--- BEGIN PROVIDED DATA ---
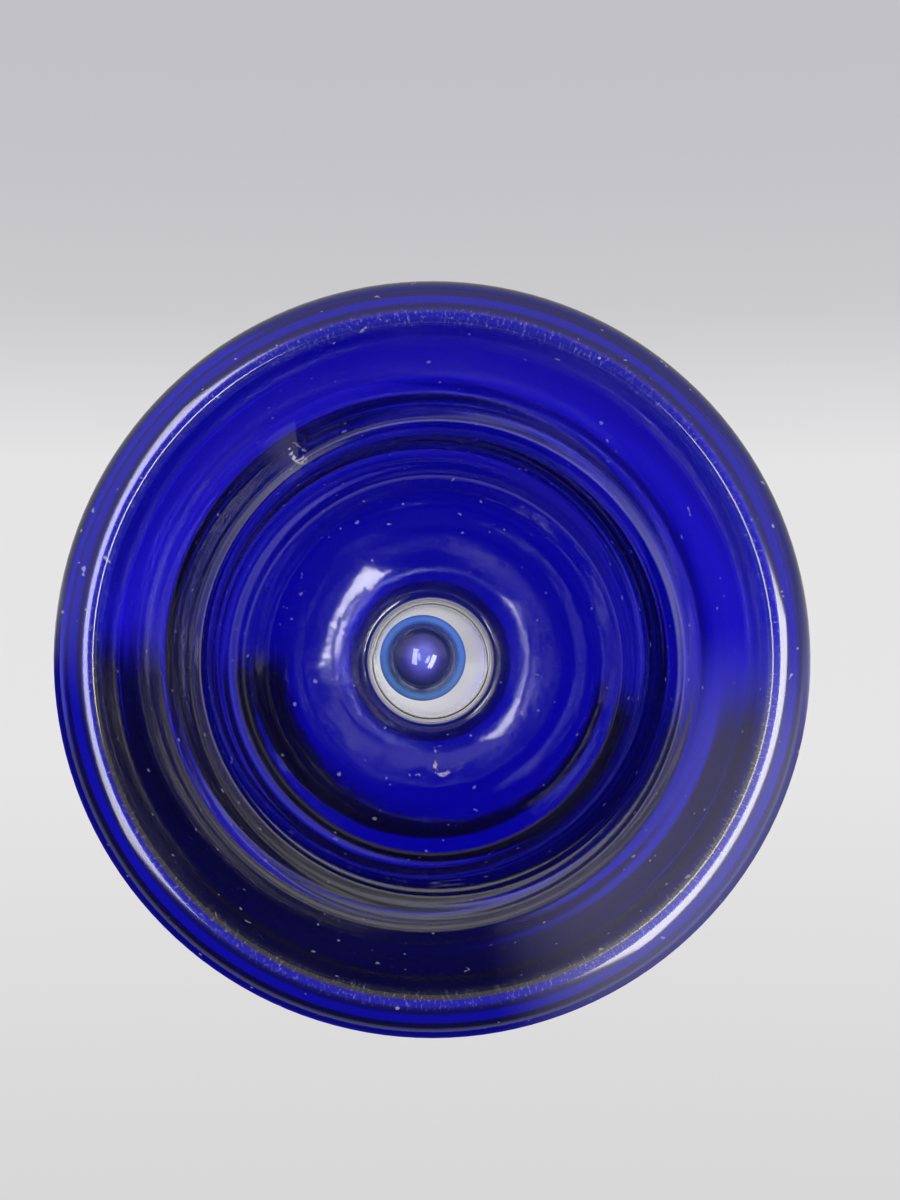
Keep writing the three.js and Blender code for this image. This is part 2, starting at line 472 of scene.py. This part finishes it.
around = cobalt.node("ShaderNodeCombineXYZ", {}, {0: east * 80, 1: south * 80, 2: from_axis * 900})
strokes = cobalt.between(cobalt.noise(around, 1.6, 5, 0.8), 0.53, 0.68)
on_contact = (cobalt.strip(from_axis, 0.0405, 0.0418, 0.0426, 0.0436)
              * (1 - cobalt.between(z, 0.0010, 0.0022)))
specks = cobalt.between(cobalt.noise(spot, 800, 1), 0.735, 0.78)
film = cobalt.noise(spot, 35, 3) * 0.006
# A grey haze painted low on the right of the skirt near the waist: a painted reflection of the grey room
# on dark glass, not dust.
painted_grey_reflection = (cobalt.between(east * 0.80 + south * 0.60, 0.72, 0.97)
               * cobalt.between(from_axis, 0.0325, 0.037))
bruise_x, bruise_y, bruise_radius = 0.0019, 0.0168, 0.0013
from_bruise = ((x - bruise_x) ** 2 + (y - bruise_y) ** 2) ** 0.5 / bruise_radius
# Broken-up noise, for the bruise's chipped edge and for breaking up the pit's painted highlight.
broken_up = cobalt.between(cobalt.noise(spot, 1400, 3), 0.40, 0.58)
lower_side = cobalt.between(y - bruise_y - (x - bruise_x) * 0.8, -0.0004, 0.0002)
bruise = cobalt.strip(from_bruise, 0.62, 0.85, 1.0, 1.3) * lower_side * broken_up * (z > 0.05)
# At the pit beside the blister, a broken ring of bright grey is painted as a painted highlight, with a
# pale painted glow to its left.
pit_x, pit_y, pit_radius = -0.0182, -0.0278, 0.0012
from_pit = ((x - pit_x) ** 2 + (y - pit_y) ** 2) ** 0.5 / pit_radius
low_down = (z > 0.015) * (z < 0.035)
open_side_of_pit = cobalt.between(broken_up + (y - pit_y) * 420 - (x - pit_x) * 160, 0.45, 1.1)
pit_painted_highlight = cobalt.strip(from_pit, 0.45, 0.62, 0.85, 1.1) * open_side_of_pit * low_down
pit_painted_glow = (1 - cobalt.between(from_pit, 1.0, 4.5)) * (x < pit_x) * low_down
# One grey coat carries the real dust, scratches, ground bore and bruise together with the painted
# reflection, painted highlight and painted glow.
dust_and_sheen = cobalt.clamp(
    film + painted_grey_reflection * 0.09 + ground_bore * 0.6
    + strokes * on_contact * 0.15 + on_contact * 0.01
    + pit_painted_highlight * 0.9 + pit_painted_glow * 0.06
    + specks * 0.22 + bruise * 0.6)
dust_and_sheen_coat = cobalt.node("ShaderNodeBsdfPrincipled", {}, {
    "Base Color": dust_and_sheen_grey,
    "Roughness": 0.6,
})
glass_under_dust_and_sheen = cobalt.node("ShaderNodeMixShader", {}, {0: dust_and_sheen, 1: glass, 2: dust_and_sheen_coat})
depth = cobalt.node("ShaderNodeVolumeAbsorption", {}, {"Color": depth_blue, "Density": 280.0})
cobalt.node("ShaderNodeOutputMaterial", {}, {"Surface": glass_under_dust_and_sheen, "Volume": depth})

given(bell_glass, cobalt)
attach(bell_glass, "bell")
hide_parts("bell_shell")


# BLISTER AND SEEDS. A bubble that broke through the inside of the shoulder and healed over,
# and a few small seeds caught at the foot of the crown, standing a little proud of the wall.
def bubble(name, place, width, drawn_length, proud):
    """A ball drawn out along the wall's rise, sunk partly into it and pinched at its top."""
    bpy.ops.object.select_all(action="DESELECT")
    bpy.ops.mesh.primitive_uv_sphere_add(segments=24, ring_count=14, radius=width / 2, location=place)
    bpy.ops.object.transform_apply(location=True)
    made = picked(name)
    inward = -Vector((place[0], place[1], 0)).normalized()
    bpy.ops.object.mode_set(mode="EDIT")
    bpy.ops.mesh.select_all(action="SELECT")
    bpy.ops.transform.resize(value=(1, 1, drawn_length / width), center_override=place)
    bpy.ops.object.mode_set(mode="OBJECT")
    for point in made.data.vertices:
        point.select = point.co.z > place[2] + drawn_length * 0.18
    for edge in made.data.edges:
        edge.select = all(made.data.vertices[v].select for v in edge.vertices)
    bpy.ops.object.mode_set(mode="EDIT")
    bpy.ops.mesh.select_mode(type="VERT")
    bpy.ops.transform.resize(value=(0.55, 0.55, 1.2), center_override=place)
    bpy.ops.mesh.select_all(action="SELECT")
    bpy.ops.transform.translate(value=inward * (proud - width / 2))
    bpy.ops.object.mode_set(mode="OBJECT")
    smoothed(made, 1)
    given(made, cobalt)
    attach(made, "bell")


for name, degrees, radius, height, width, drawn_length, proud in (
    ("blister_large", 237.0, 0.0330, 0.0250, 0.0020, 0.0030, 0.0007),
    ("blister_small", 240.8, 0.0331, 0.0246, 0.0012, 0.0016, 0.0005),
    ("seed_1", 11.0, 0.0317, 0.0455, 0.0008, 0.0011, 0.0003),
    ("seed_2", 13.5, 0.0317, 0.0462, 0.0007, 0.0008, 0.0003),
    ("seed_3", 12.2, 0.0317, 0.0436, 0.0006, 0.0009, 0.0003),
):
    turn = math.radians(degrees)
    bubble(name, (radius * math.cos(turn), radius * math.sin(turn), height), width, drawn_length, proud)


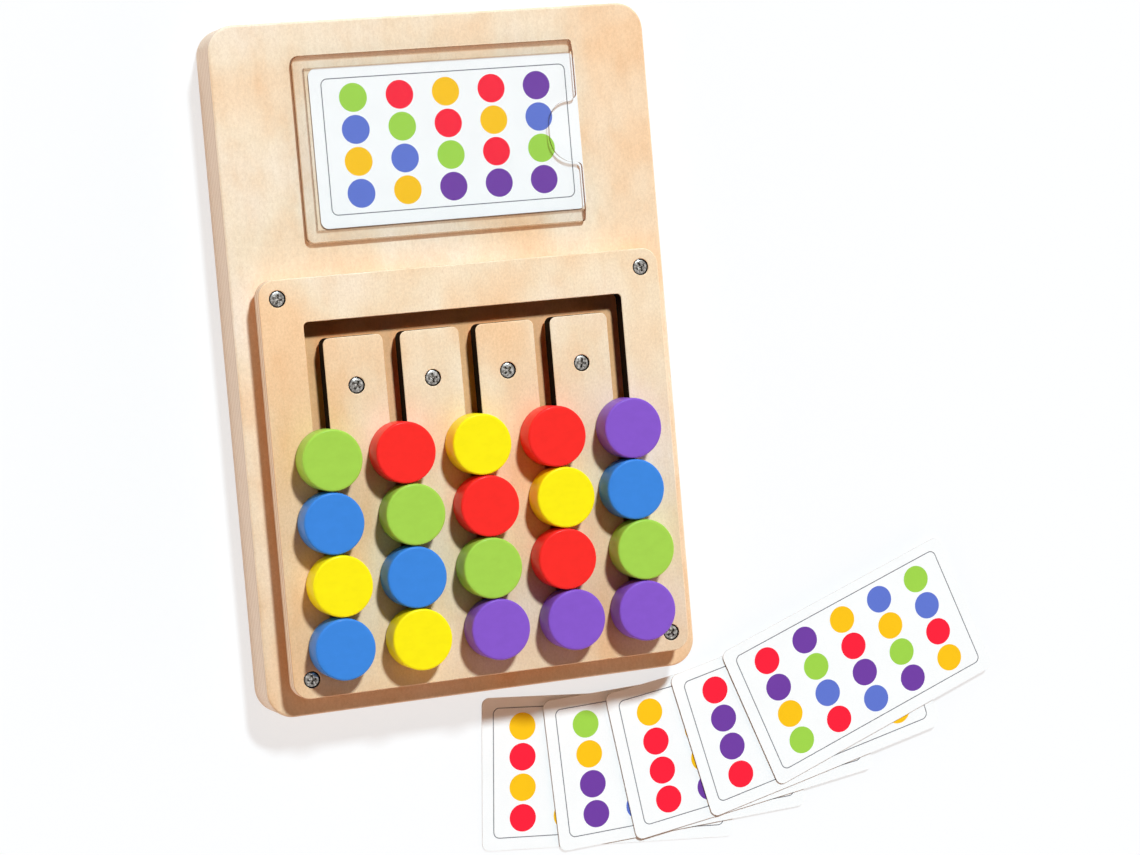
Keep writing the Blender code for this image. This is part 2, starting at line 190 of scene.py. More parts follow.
--- END PROVIDED DATA ---
Exactly reproduce all of the entries above.

§ **ANSWER FOR THIS EXERCISE**
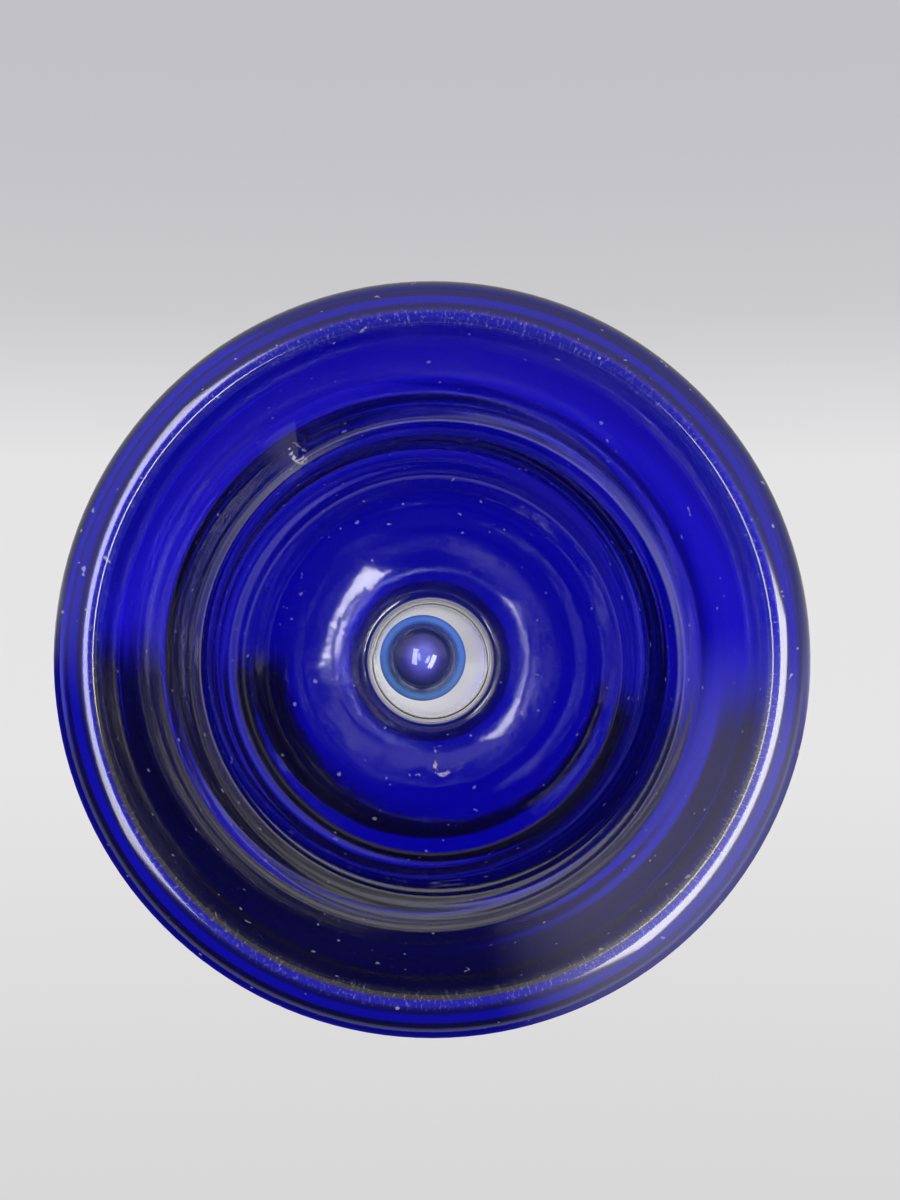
Keep writing the three.js and Blender code for this image. This is part 2, starting at line 472 of scene.py. This part finishes it.
around = cobalt.node("ShaderNodeCombineXYZ", {}, {0: east * 80, 1: south * 80, 2: from_axis * 900})
strokes = cobalt.between(cobalt.noise(around, 1.6, 5, 0.8), 0.53, 0.68)
on_contact = (cobalt.strip(from_axis, 0.0405, 0.0418, 0.0426, 0.0436)
              * (1 - cobalt.between(z, 0.0010, 0.0022)))
specks = cobalt.between(cobalt.noise(spot, 800, 1), 0.735, 0.78)
film = cobalt.noise(spot, 35, 3) * 0.006
# A grey haze painted low on the right of the skirt near the waist: a painted reflection of the grey room
# on dark glass, not dust.
painted_grey_reflection = (cobalt.between(east * 0.80 + south * 0.60, 0.72, 0.97)
               * cobalt.between(from_axis, 0.0325, 0.037))
bruise_x, bruise_y, bruise_radius = 0.0019, 0.0168, 0.0013
from_bruise = ((x - bruise_x) ** 2 + (y - bruise_y) ** 2) ** 0.5 / bruise_radius
# Broken-up noise, for the bruise's chipped edge and for breaking up the pit's painted highlight.
broken_up = cobalt.between(cobalt.noise(spot, 1400, 3), 0.40, 0.58)
lower_side = cobalt.between(y - bruise_y - (x - bruise_x) * 0.8, -0.0004, 0.0002)
bruise = cobalt.strip(from_bruise, 0.62, 0.85, 1.0, 1.3) * lower_side * broken_up * (z > 0.05)
# At the pit beside the blister, a broken ring of bright grey is painted as a painted highlight, with a
# pale painted glow to its left.
pit_x, pit_y, pit_radius = -0.0182, -0.0278, 0.0012
from_pit = ((x - pit_x) ** 2 + (y - pit_y) ** 2) ** 0.5 / pit_radius
low_down = (z > 0.015) * (z < 0.035)
open_side_of_pit = cobalt.between(broken_up + (y - pit_y) * 420 - (x - pit_x) * 160, 0.45, 1.1)
pit_painted_highlight = cobalt.strip(from_pit, 0.45, 0.62, 0.85, 1.1) * open_side_of_pit * low_down
pit_painted_glow = (1 - cobalt.between(from_pit, 1.0, 4.5)) * (x < pit_x) * low_down
# One grey coat carries the real dust, scratches, ground bore and bruise together with the painted
# reflection, painted highlight and painted glow.
dust_and_sheen = cobalt.clamp(
    film + painted_grey_reflection * 0.09 + ground_bore * 0.6
    + strokes * on_contact * 0.15 + on_contact * 0.01
    + pit_painted_highlight * 0.9 + pit_painted_glow * 0.06
    + specks * 0.22 + bruise * 0.6)
dust_and_sheen_coat = cobalt.node("ShaderNodeBsdfPrincipled", {}, {
    "Base Color": dust_and_sheen_grey,
    "Roughness": 0.6,
})
glass_under_dust_and_sheen = cobalt.node("ShaderNodeMixShader", {}, {0: dust_and_sheen, 1: glass, 2: dust_and_sheen_coat})
depth = cobalt.node("ShaderNodeVolumeAbsorption", {}, {"Color": depth_blue, "Density": 280.0})
cobalt.node("ShaderNodeOutputMaterial", {}, {"Surface": glass_under_dust_and_sheen, "Volume": depth})

given(bell_glass, cobalt)
attach(bell_glass, "bell")
hide_parts("bell_shell")


# BLISTER AND SEEDS. A bubble that broke through the inside of the shoulder and healed over,
# and a few small seeds caught at the foot of the crown, standing a little proud of the wall.
def bubble(name, place, width, drawn_length, proud):
    """A ball drawn out along the wall's rise, sunk partly into it and pinched at its top."""
    bpy.ops.object.select_all(action="DESELECT")
    bpy.ops.mesh.primitive_uv_sphere_add(segments=24, ring_count=14, radius=width / 2, location=place)
    bpy.ops.object.transform_apply(location=True)
    made = picked(name)
    inward = -Vector((place[0], place[1], 0)).normalized()
    bpy.ops.object.mode_set(mode="EDIT")
    bpy.ops.mesh.select_all(action="SELECT")
    bpy.ops.transform.resize(value=(1, 1, drawn_length / width), center_override=place)
    bpy.ops.object.mode_set(mode="OBJECT")
    for point in made.data.vertices:
        point.select = point.co.z > place[2] + drawn_length * 0.18
    for edge in made.data.edges:
        edge.select = all(made.data.vertices[v].select for v in edge.vertices)
    bpy.ops.object.mode_set(mode="EDIT")
    bpy.ops.mesh.select_mode(type="VERT")
    bpy.ops.transform.resize(value=(0.55, 0.55, 1.2), center_override=place)
    bpy.ops.mesh.select_all(action="SELECT")
    bpy.ops.transform.translate(value=inward * (proud - width / 2))
    bpy.ops.object.mode_set(mode="OBJECT")
    smoothed(made, 1)
    given(made, cobalt)
    attach(made, "bell")


for name, degrees, radius, height, width, drawn_length, proud in (
    ("blister_large", 237.0, 0.0330, 0.0250, 0.0020, 0.0030, 0.0007),
    ("blister_small", 240.8, 0.0331, 0.0246, 0.0012, 0.0016, 0.0005),
    ("seed_1", 11.0, 0.0317, 0.0455, 0.0008, 0.0011, 0.0003),
    ("seed_2", 13.5, 0.0317, 0.0462, 0.0007, 0.0008, 0.0003),
    ("seed_3", 12.2, 0.0317, 0.0436, 0.0006, 0.0009, 0.0003),
):
    turn = math.radians(degrees)
    bubble(name, (radius * math.cos(turn), radius * math.sin(turn), height), width, drawn_length, proud)


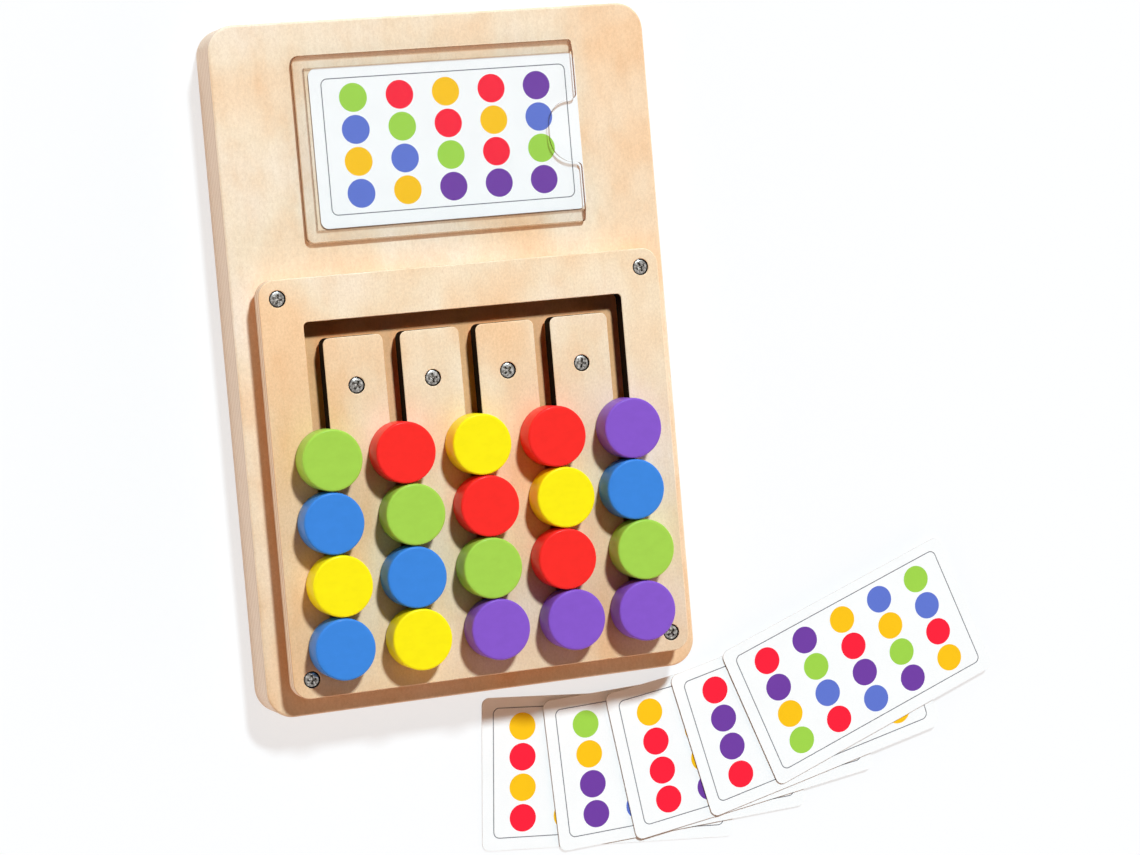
Keep writing the Blender code for this image. This is part 2, starting at line 190 of scene.py. More parts follow.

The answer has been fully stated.